2. When the Hoosiers play really good defensive teams, they struggle to win. Here are the results when Indiana matched up against its eight best defensive opponents, with that team's adjusted defensive-efficiency ranking in parentheses:
vs. Georgetown (5th): 82-72 win in overtime, neutral venue
vs. Minnesota (31st): 88-81 win
vs. Wisconsin (3rd): 64-59 loss
vs. Michigan State (9th): 75-70 win
at Ohio State (12th): 81-68 win
at Michigan State (9th): 72-68 win
at Minnesota (31st): 77-73 loss
vs. Ohio State (12th): 67-58 loss
Aside from the game at Ohio State, which might be Indiana's best of the season, all games have been very close. The overall record is 5-3, which raises the question: Assuming the Hoosiers have to face at least four great defenses in a row in the tournament, can they really avoid a letdown?
To be dead honest, I can't decide which conclusion I find more compelling. I will say that in this Wide Open Year (wish I'd had that one trademarked in November), I'm inclined to think that teams with great defenses and a great coach — think Louisville, Michigan State, Florida — have a better chance to win a national title than teams with high-scoring offenses that are prone to occasional duds, like Indiana and Gonzaga. Where offense can vary, defense is more static.
Speaking of great defense, and shifting focus to Ohio State, Aaron Craft deserves a lot of credit for the role he played in ruining Senior Night for the Hoosiers. Not only did he nab four steals as part of the defensive perimeter that limited Indiana to just six made 3’s; his offense was just as strong. He finished 7-of-10 from the field, with four rebounds and four assists, and was at his best when the pressure rose. There were three possessions late in the game — two when Indiana crept close during its dry spell, and another when the crowd threatened to get back in the game after a Zeller tip-in — when OSU milked the shot clock and got a huge, devastating bucket from Craft:
Each of those shots was a hope-killer, and the last fallaway against Oladipo effectively ended the game. That's classic Craft, and even for someone like me — who doesn't love OSU — I felt a little pang watching his latest heroics I'm going to miss this guy.

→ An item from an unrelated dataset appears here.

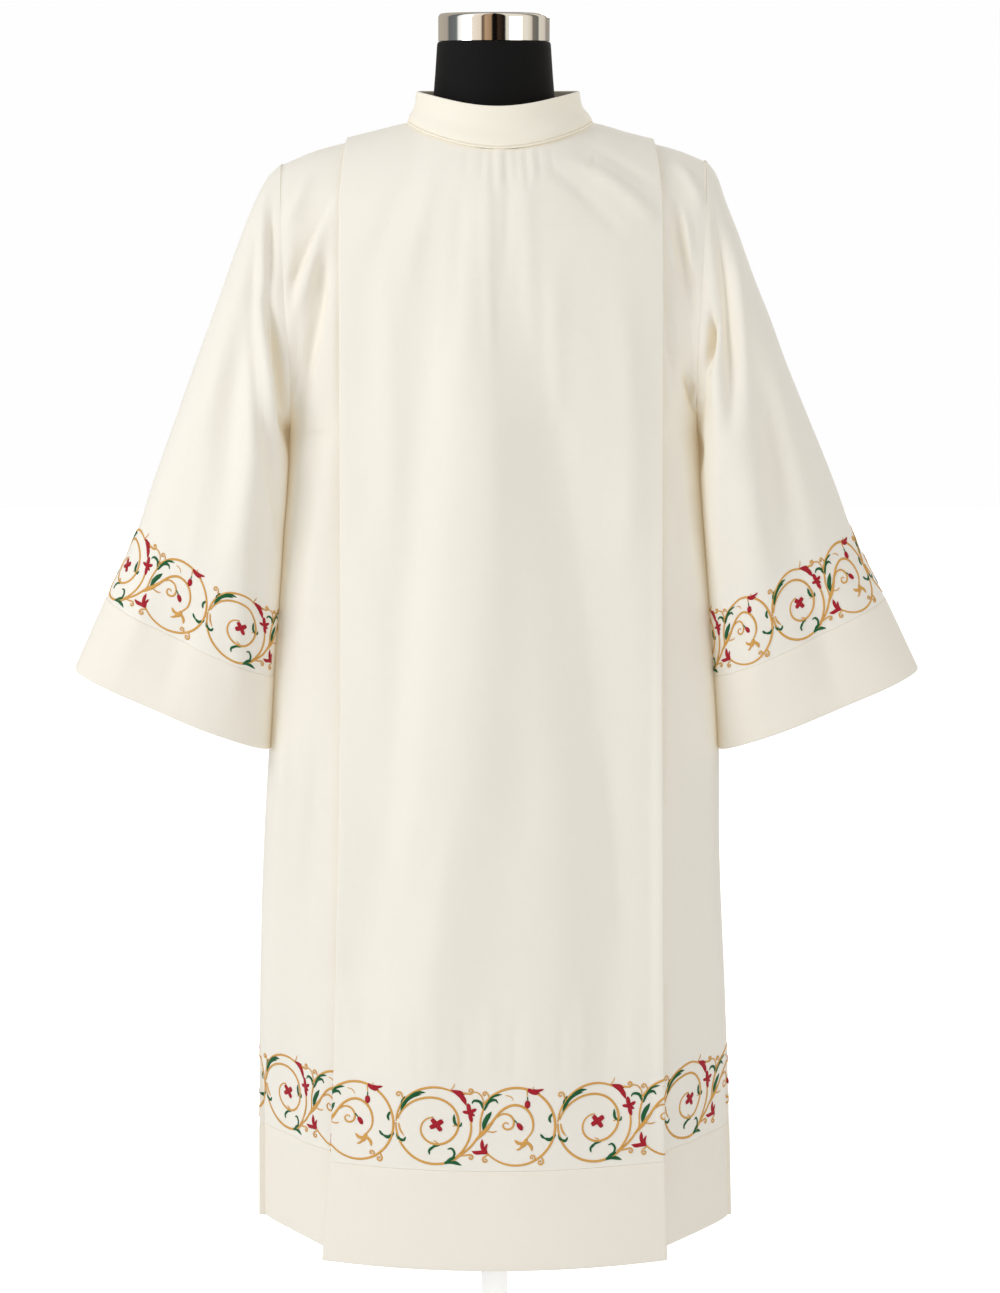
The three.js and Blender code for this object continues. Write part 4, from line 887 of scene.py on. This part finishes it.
def vine():
    strands = []

    def add(spine, width, thread, start=.5, end=.5, height=.75, belly=None):
        strands.append((np.asarray(spine, float), width, start, end, thread, height, belly))

    spiral = pchip([0, 60, 130, 180, 225, 270, 315, 360, 400, 430],
                   [39.5, 30.5, 25, 22, 20, 19, 17.5, 14, 10.5, 8.5], np.linspace(0, 425, 56))
    ang = np.radians(172 - np.linspace(0, 425, 56))
    hub = np.array(A) + (1.5, 0)
    add(np.stack([hub[0] + spiral * np.cos(ang), hub[1] + spiral * np.sin(ang)], -1), 3.0, 0, .8, .6)
    add(ring_arc(A, R, R, 176, 62), 3.0, 0, .6, .7)
    add(np.concatenate([ring_arc(A, R, R, 178, 303), through((69, 18.5), (77, 25.5), (84, 35))]), 3.1, 0, .7, .9)
    add(np.concatenate([ring_arc((A[0] - 1, A[1]), R - 1, R - 2, 306, 376)]), 2.8, 0, .5, .6)
    add(np.concatenate([through((79, 27), (85.5, 38), (86.5, 52), (89.5, 64)), ring_arc(B, R, R, 148, -139)]),
        3.1, 0, .5, .7)
    add(through((82, 32), (92, 41), (100, 53), (109, 63), (120.5, 67.5), (132, 63.5), (138.5, 53), (138.5, 41.5),
                (132.5, 32.5)), 3.2, 0, .9, .6)
    add(through((84, 35.5), (93, 44), (101, 53.5)), 4.4, 0, .4, .3, .7)
    add(through((101, 54), (108.5, 58.5), (116, 57), (120, 50.5), (117.5, 44), (111.5, 43), (108.8, 47), (112, 50),
                (114.5, 48)), 2.6, 0, .6, .5)
    # small curls
    add(curl(9, 68, 100, 3.4, 1, 9), 2.2, 0, .7, .6)
    add(curl(61, 81, -8, 3.2, 1, 15), 2.6, 0, .7, .6)
    add(through((76, 80), (83, 80.5), (88, 76), (89.5, 69)), 1.7, 0, .5, .4)
    add(curl(67, 15.5, 10, 3.0, -1, 9), 2.2, 0, .7, .6)
    add(curl(94, 17, -150, 3.2, 1, 5), 2.2, 0, .7, .6)
    add(curl(140, 10, 70, 3.0, 1, 3), 2.0, 0, .7, .6)
    add(curl(147, 15, -62, 3.4, -1, 5), 2.4, 0, .7, .6)
    add(curl(95, 76, 112, 2.8, 1, 4), 2.0, 0, .7, .6)
    add(through((93, 41), (99, 40), (103, 41.5)), 1.7, 0, .6, .2)
    add(through((4, 47), (5.5, 40), (9.5, 34)), 2.4, 0, .6, .2)
    add(through((58.5, 46), (62, 46.5), (64.5, 48)), 1.5, 0, .3, .3)
    add(through((44, 27.5), (42, 29.5), (39, 30.5)), 1.5, 0, .3, .2)
    add(through((111, 77.5), (117, 76), (119.5, 72)), 1.2, 0, .4, .3)
    add(through((56, 82.5), (59.5, 86), (61, 90)), 1.2, 0, .4, .3)
    add(through((138, 81.5), (139.5, 86)), 1.2, 0, .4, .3)
    # gold flower at the end of the inner branch
    add(through((132.5, 33), (130.5, 28), (127, 24.5)), 6.0, 0, .5, .5)
    add(through((132, 30), (137, 25.5), (138, 20.5)), 4.2, 0, .8, .2)
    add(through((130, 28.5), (124.5, 28.5), (120.5, 32)), 4.0, 0, .8, .2)
    add(through((129.5, 26.5), (125, 22.5), (122, 22)), 2.8, 0, .8, .2)
    # leaves: long ones with a full middle
    leaf = dict(start=.15, end=.12, height=.95)
    add(through((6, 58), (10.5, 69), (18, 75.5), (27, 77.5)), 5.2, 2, **leaf)
    add(through((12, 70), (20, 78.5), (31.5, 80)), 4.2, 2, **leaf)
    add(through((7, 61), (7.5, 69.5), (11, 75)), 2.8, 2, .4, .2)
    add(through((60, 58), (60.5, 50), (64, 45.5)), 3.6, 2, **leaf)
    add(through((62.5, 47), (66.5, 46), (67.5, 50)), 2.4, 2, .5, .3)
    add(through((46, 26), (39.5, 24.5), (36, 20)), 3.0, 2, .3, .2)
    add(through((37.5, 24), (34.8, 20), (35.5, 16)), 2.8, 2, .5, .3)
    add(through((48, 6.5), (54, 9), (61, 8.5), (67.5, 6)), 4.6, 2, **leaf)
    add(through((52, 8), (56.5, 11.5), (61.5, 14)), 5.0, 2, .3, .4, .95)
    add(through((58, 12), (60.5, 18), (57.5, 23), (53.5, 22)), 3.0, 2, .6, .4)
    add(through((90, 62), (86.5, 70.5), (80, 72), (78, 69)), 3.6, 2, .5, .3)
    add(through((90.5, 62.5), (94.5, 70.5), (101, 73), (104, 69.5)), 3.6, 2, .5, .3)
    add(through((92, 68), (99, 76.5), (108, 78.5)), 3.4, 2, **leaf)
    add(through((89, 42), (91.5, 51.5), (97.5, 61)), 6.0, 2, **leaf)
    add(through((158.5, 58), (155.5, 53), (157, 48.5)), 3.4, 2, .4, .3)
    add(through((162, 36.5), (156.5, 31.5), (150.5, 33)), 4.4, 2, .3, .4)
    add(through((151, 33), (148.5, 34.5), (146.5, 37.5)), 3.2, 2, .6, .3)
    add(through((1.5, 37.5), (4, 31), (9, 29.5), (11, 33)), 3.8, 2, .3, .4)
    add(through((118.5, 53.5), (121.5, 51), (124, 48)), 1.6, 2, .4, .5)
    add(through((133.5, 76), (133.5, 71.5)), 1.5, 2, .4, .5)
    add(through((133, 84), (133.4, 76)), 1.5, 0, .4, .5)
    # red: leaves, tulip, buds, cross flower
    red = dict(start=.2, end=.1, height=1.0)
    add(through((57, 82.5), (63.5, 80), (69, 74.5), (72.5, 67)), 6.0, 1, **red)
    add(through((59, 81), (65.5, 81), (71, 78)), 3.6, 1, **red)
    add(through((132.5, 84), (138.5, 80.5), (146, 78.5)), 5.8, 1, **red)
    add(through((137, 83), (143.5, 81.5), (150, 83)), 3.6, 1, **red)
    add(through((93.5, 18.5), (88, 19.5), (82.5, 19), (77.5, 20.5)), 5.0, 1, .4, .05, 1.0)
    add(through((92.5, 18), (88.5, 24), (88, 33)), 4.6, 1, .5, .05, 1.0)
    add(through((93, 18), (91.5, 23.5), (93.5, 28.5)), 3.2, 1, .5, .1, .9)
    for dx, dy, w in ((-1.5, 9.8, 5.4), (6.8, 4.2, 4.4), (-7, 1.2, 4.2), (2.2, -9.6, 5.0), (5.2, -2.8, 3.6)):
        cx, cy = 75.6, 59.5
        add(through((cx, cy), (cx + dx * .55, cy + dy * .55), (cx + dx, cy + dy)), w, 1, .7, .3, 1.0)
    for dx, dy, w in ((-4.8, 5.6, 5.8), (6.2, 4.2, 6.4), (4.6, -6.2, 5.8), (-6.4, -3.4, 6.0)):
        cx, cy = 42.5, 47
        add(through((cx, cy), (cx + dx * .6, cy + dy * .6), (cx + dx, cy + dy)), w, 1, .8, .75, 1.1)
    add(through((41, 47), (44, 47)), 4, 1, .7, .7, 1.25)
    add(through((133.5, 71.8), (133.5, 68.5), (133.5, 64)), 6.8, 1, .45, .4, 1.3)
    add(through((123.3, 48.6), (126, 45.5), (128, 42)), 6.0, 1, .5, .45, 1.3)
    return strands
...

Now, let's talk about the Big Ten race. Here's the updated Big 6 chart:
With only two games left in the rubric, we can start drawing some conclusions. First, here are the teams' respective records, with games remaining in parentheses:
Indiana: 5-3 (1)
Michigan: 3-4 (1)
Ohio State: 5-4 (0)
Wisconsin: 4-3 (1)
Michigan State: 4-5 (1)
Minnesota: 3-5 (0)
If Michigan beats Indiana at home and Michigan State beats Wisconsin at home, the top five teams will have records of either 5-4, 4-4, or 5-5. How's that for balance? (It's also a little strange that Indiana is the only team to have won two games on the road, but also lost two games at home, in what's considered the most intimidating venue in the Big Ten.)
The parity is reflected in the larger conference standings, as well. Indiana had a chance to clinch the regular season title against Ohio State, but the loss presents the crazy possibility of a four-way tie. If Michigan beats Purdue tonight and can defend its home court against Indiana this weekend, it’ll be a four-team cluster between Michigan, Indiana, Ohio State, and either Michigan State or Wisconsin (assuming both win their last game), all of them at 13-5.
(In the "hmmmmmm " department, Indiana "celebrated" the Big Ten title — which could turn into a 25 percent share of the Big Ten title — by cutting down the nets after losing to Ohio State on Tuesday night.)
The last time there was a four-team tie for the title? 1926. Back when they settled ties by pistol duels.
So will the five elite teams benefit from having played tough competition all year? Will they suffer from Big Ten fatigue and struggle in the tournament? Or will we see an achievement gap between the defense-oriented teams (Michigan State, Wisconsin, Ohio State) and the offense-oriented teams (Indiana, Michigan)?
March Madness begins in just two weeks.